Supplied information.

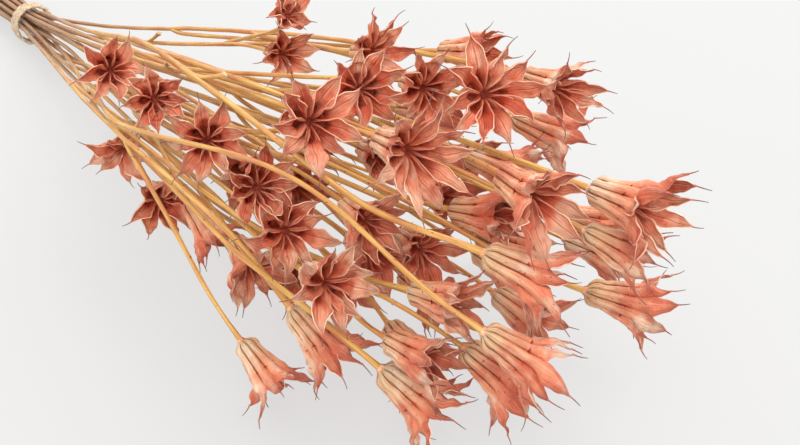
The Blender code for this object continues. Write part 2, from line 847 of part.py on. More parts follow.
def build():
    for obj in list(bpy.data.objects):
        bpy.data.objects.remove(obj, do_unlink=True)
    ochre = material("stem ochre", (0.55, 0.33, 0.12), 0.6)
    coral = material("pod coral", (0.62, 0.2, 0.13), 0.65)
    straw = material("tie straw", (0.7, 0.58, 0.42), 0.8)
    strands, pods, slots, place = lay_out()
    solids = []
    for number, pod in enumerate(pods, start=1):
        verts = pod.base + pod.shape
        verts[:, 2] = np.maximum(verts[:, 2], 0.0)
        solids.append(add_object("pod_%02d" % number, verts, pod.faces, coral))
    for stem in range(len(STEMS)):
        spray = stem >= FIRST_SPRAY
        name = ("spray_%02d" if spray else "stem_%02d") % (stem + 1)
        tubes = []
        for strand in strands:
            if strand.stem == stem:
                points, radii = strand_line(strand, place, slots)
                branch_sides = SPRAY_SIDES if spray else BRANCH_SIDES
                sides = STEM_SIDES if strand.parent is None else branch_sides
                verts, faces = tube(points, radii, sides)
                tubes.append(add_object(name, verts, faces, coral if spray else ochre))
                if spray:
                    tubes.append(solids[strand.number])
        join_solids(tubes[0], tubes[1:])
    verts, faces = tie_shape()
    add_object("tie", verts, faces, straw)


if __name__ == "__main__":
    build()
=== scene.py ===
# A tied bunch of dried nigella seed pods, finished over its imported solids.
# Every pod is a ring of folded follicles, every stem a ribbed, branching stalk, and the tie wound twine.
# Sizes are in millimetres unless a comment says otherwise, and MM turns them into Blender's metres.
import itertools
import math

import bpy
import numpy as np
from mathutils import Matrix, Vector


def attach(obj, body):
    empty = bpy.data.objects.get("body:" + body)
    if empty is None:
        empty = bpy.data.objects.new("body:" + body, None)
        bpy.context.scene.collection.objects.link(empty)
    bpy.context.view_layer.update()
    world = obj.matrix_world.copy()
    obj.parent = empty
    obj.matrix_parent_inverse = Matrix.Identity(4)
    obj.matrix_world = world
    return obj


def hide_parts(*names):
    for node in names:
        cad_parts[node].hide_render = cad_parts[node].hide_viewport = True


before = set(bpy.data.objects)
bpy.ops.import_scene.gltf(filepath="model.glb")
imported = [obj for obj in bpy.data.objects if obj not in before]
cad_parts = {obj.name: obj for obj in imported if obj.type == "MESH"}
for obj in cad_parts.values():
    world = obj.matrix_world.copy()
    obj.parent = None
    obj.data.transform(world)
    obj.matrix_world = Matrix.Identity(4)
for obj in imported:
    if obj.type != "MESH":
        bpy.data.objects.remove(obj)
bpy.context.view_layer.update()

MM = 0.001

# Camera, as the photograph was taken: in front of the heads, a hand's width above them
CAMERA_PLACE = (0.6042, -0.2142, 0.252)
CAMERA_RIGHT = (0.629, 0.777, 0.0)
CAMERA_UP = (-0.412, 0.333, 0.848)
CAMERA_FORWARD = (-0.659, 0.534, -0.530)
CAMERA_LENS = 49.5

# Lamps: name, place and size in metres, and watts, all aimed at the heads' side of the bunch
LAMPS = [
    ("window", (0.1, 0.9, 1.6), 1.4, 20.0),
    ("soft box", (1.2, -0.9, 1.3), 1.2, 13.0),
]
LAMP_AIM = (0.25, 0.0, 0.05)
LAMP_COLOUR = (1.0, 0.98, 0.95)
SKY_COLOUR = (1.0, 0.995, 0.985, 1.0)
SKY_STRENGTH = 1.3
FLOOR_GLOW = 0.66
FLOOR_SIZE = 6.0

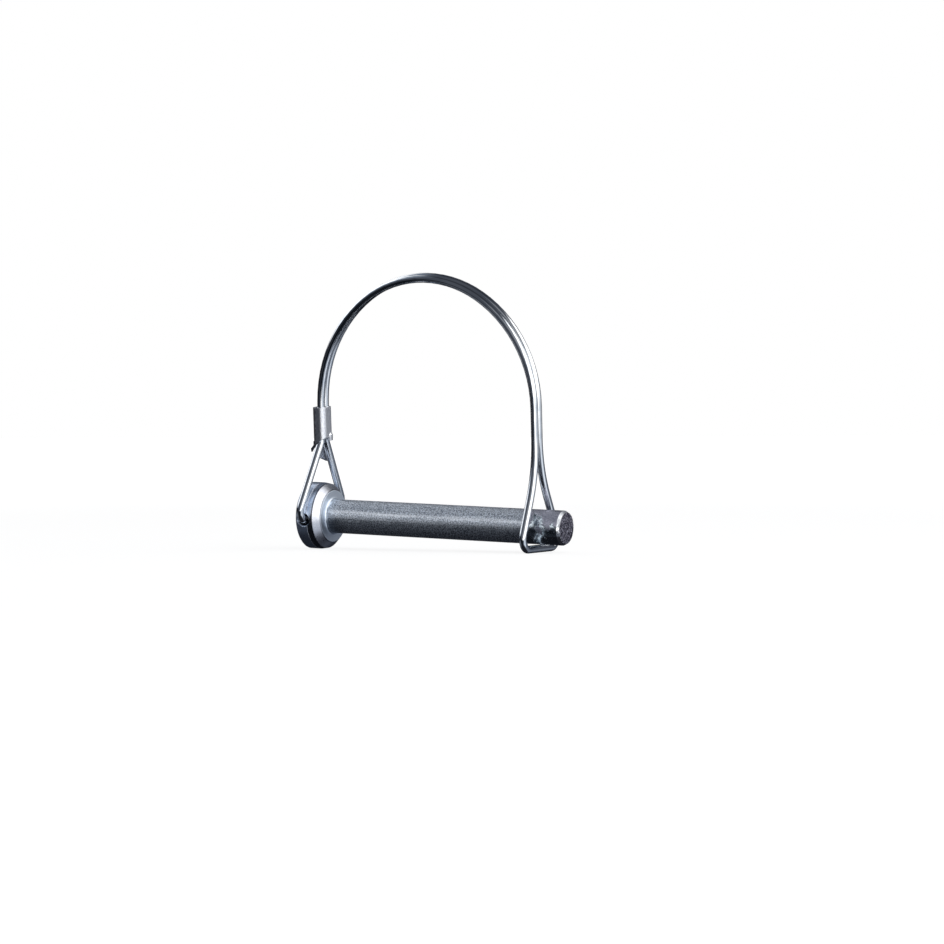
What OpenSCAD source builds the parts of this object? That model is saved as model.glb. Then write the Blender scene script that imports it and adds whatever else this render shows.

Exercise aim. Within the listing above, the range opens at the line with "verts[:, 2] = np.maximum(verts[:, 2], 0.0)" and closes at the line with "bpy.context.scene.collection.objects.link(empty)". Reproduce exactly the lines of that range, including both ends.

Result of this exercise.
        verts[:, 2] = np.maximum(verts[:, 2], 0.0)
        solids.append(add_object("pod_%02d" % number, verts, pod.faces, coral))
    for stem in range(len(STEMS)):
        spray = stem >= FIRST_SPRAY
        name = ("spray_%02d" if spray else "stem_%02d") % (stem + 1)
        tubes = []
        for strand in strands:
            if strand.stem == stem:
                points, radii = strand_line(strand, place, slots)
                branch_sides = SPRAY_SIDES if spray else BRANCH_SIDES
                sides = STEM_SIDES if strand.parent is None else branch_sides
                verts, faces = tube(points, radii, sides)
                tubes.append(add_object(name, verts, faces, coral if spray else ochre))
                if spray:
                    tubes.append(solids[strand.number])
        join_solids(tubes[0], tubes[1:])
    verts, faces = tie_shape()
    add_object("tie", verts, faces, straw)


if __name__ == "__main__":
    build()
=== scene.py ===
# A tied bunch of dried nigella seed pods, finished over its imported solids.
# Every pod is a ring of folded follicles, every stem a ribbed, branching stalk, and the tie wound twine.
# Sizes are in millimetres unless a comment says otherwise, and MM turns them into Blender's metres.
import itertools
import math

import bpy
import numpy as np
from mathutils import Matrix, Vector


def attach(obj, body):
    empty = bpy.data.objects.get("body:" + body)
    if empty is None:
        empty = bpy.data.objects.new("body:" + body, None)
        bpy.context.scene.collection.objects.link(empty)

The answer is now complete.